The entry for period can be in the form of timedelta or in the form of cron too. Now the command for running the daemon would be:
celery worker -A tasks --loglevel=INFO B # Where B means running
CeleryBeat is used for periodic tasks; if the argument B is not passed, then it will not run periodic tasks. Next, let’s look at how we can integrate Celery with Web frameworks;in this case, Django.
Integrating Celery with Django
Create a Django project using django-admin.py startproject simple_django_project, and then create an app in the project with python manage.py start app celery_demo. Next, install django-celery with pip install django-celery and then modify the settings.py file to configure the message queue, as shown below:
import djcelery djcelery.setup_loader () INSTALLED_APPS = ( ... 'Djcelery' , ) BROKER_HOST = "localhost" BROKER_PORT = 5672 BROKER_USER = "myusername" BROKER_PASSWORD = "mypassword" BROKER_VHOST = "myvhost"
Next, sync the database with python manage.py syncdb, after which create tasks.py inside the app. Now you can create a URL entry in urls.py that maps to a function in view, which will be used to call the tasks that we have defined in tasks.py. Run the Celery daemon now, with the following commands:
python manage.py celeryd -l info -c 2 # Without CeleryBeat python manage.py celeryd -l info -c 2 B # With CeleryBeat
This is a simple method to integrate Celery with Django.
Now scaling workers is not a concern all you need is to ship your tasks app to a new machine, set up Celery and just start running it. The Celery daemon will start talking to the message queue, and multiple workers will start executing tasks. Celery makes sure that your task is executed once, and not by multiple workers.
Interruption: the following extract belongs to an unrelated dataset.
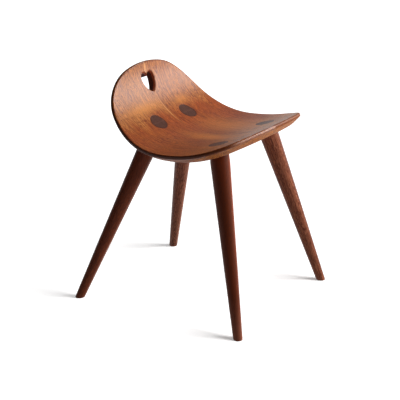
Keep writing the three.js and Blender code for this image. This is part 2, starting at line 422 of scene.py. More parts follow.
def fill(shell, loops, depth_of, up, finish, along_rings):
    """Covers the sheet between the first loop and the others, which are its holes, with small triangles.
    Their corners lie on a grid, and where along_rings says, on rings that follow the outline."""
    indices = [i for loop in loops for i in loop]
    borders = [np.array([shell.points[i][:2] for i in loop]) for loop in loops]

    def wooden(points):
        kept = inside(points, borders[0])
        for hole in borders[1:]:
            kept &= ~inside(points, hole)
        return kept

    edges = []
    for loop in borders:
        first = len(edges)
        edges += [(first + i, first + (i + 1) % len(loop)) for i in range(len(loop))]
    every = np.concatenate(borders)
    low, high = every.min(axis=0), every.max(axis=0)
    rows = np.arange(low[1], high[1], FILL_SPACING)
    columns = np.arange(low[0] + FILL_SPACING / 2, high[0], FILL_SPACING)
    grid = np.array([(x + FILL_SPACING * (i % 2) / 2, y) for i, y in enumerate(rows) for x in columns])
    batches = [(points, OUTLINE_STEP / 2) for points in along_rings]
    batches.append((grid, FILL_SPACING / 2))
    for scattered, room in batches:
        scattered = scattered[nearest(scattered, every) > room]
        scattered = scattered[wooden(scattered)]
        indices += shell.ring(flat(scattered, depth_of(scattered)))
        every = np.concatenate([every, scattered])
    places = [Vector(p) for p in every]
    _, _, triangles, origins, _, _ = delaunay_2d_cdt(places, edges, [], 0, MERGE_DISTANCE)
    corners = np.array([[origins[i][0] for i in triangle] for triangle in triangles])
    for triangle in corners[wooden(every[corners].mean(axis=1))]:
        chosen = [indices[i] for i in triangle]
        shell.face(chosen if up else chosen[::-1], finish)


def distances(points, others):
    """How far each point is from the nearest of the others, in millimetres."""
    tree = KDTree(len(others))
    for i, other in enumerate(others):
        tree.insert(other, i)
    tree.balance()
    return np.array([tree.find(point)[2] for point in points]) / MM


def finish_piece(name, mesh, materials, replaced, grain, edges):
    """Makes an object of a mesh in its final place. Its materials read, in millimetres, each point's grain
    coordinates, and how far it is from an arris, from a glued joint and below the seat's top."""
    for attribute_name, values in (("grain", grain), ("edges", edges)):
        attribute = mesh.attributes.new(attribute_name, "FLOAT_VECTOR", "POINT")
        attribute.data.foreach_set("vector", np.ascontiguousarray(values, np.float32).ravel())
    for material in materials:
        mesh.materials.append(material)
    mesh.shade_smooth()
    mesh.set_sharp_from_angle(angle=SHARP_ANGLE)
    piece = bpy.data.objects.new(name, mesh)
    bpy.context.scene.collection.objects.link(piece)
    weighted = piece.modifiers.new("even shading", "WEIGHTED_NORMAL")
    weighted.keep_sharp = True
    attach(piece, "root")
    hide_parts(replaced)


def edge_values(arris, joint, depth):
    """The distances of each point from the nearest arris and joint, with its depth."""
    return np.column_stack([arris, joint, np.broadcast_to(depth, len(arris))])


def coordinates(mesh):
    values = np.empty(len(mesh.vertices) * 3, np.float32)
    mesh.vertices.foreach_get("co", values)
    return values.reshape(-1, 3).astype(float)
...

As your application grows, so will the need to make it more stable and robust. To achieve this, you need to monitor all the components of your Celery set-up.
To check the number of messages in your queues via the console, simply run rabbitmqctl-status, which will list all queues, with the number of messages in each queue. For a GUI-based output, you can simply install the RabbitMQ management plug-in.
First of all, to manage Celery, you need to switch events on start the Celery daemon with the option -E, so the command would become python manage.py celeryd -l info -c 2 B E. This starts to capture events, and now you can monitor your workers, task states, etc, using:
- Celery command-line utilities
- Django-Celery admin
- Flower: A real-time Celery Web-monitor
Celery is one of the most stable systems available. It is very easy to get started with, very simple to configure, fast at executing millions of tasks, and flexible, as almost any component of Celery can be used on its own, changed, or configured as per requirements. Some other great features of Celery are:
- Designing workflows: To chain multiple tasks, you can use canvas to divide your tasks into sub-tasks.
- Webhooks: To enjoy the power of Celery using other languages like PHP, Ruby, etc.
- Routing: Send tasks to a particular queue rather than any queue, and to implement all the routing mechanisms that the message broker supports.
There are loads of other great features of Celery, which are beyond the scope of this article. I am sure that if you have a use-case, chances are that you can do it with Celery.